Front-End speech recognition
Typically a user directly speaks into a USB recording device such as an Olympus Directmic DR-2200 or Phillips Speachmike Pro, with transcription taking place in real time into the users chosen software application. In front-end recognition, the Dictator can amend the output of the transcription and is often responsible for the final quality control.
Back-End speech recognition
Often used in conjunction with portable digital dictation units such as the Olympus DS-3500 and DS-7000, back-end recognition is the delayed processing of the audio file. Often sent to a third party for transcription, the audio file is passed through the voice recognition software and a transcribed document is produced.
Voice Profiles and Training
Basic systems have the ability to recognize the majority of spoken words “out of the box”, however the more advanced systems such as Dragon from Nuance require “Training”, with the benefits of user tailored training resulting in much higher accuracy levels of transcription. Training often consists of the user reciting text enabling the software to “learn” how the person speaks.
Most professional solutions have the ability to update the users “profile” based using adaptive technology. At the top end, the more intelligent systems are able to learn directly from the edited documents, simply pairing the words originally spoken with the revised version of the outputted text.

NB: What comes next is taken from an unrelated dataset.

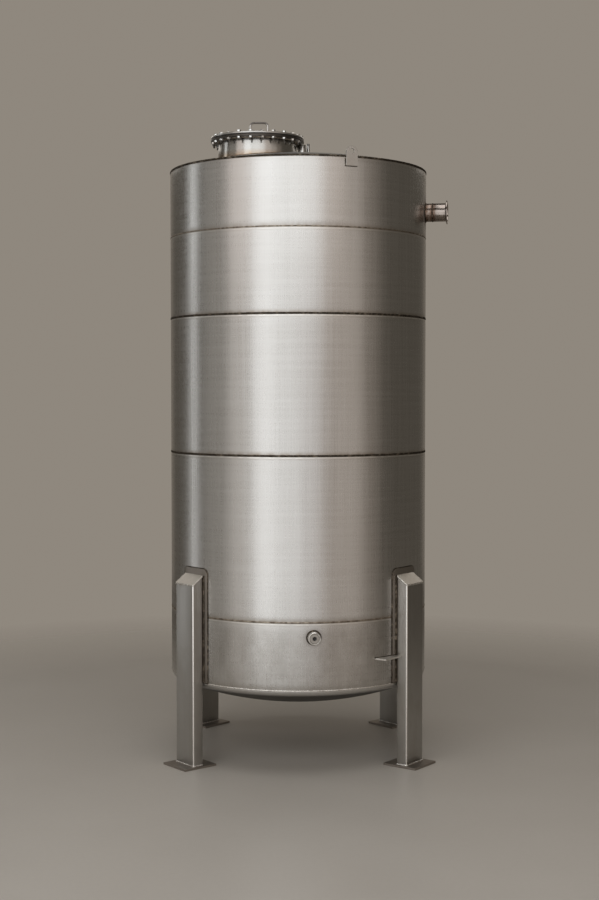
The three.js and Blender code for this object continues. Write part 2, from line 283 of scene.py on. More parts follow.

Accuracy can often be affected by factors such as pitch, lack of enunciation, external interference, dialect and accent. It is therefore important to consider the following when deciding on a final solution.
- Quality of Microphone – does the microphone contain features such as noise cancelling?
- Profile Training – does the solution contain methods to train the software and if so, does it implement post training, adaptive learning.
- User co-operation – are the users prepared to commit the time to both train the software and adapt to a more “speech recognition” friendly way of dictating.
Advanced features of some of professional solutions such as Dragon Professional, include the ability to control common applications such as Microsoft’s office suit using voice commands, such as “open” “save” etc. Combined with the used of “canned text”, inserted with a simple command, the integration solutions are endless.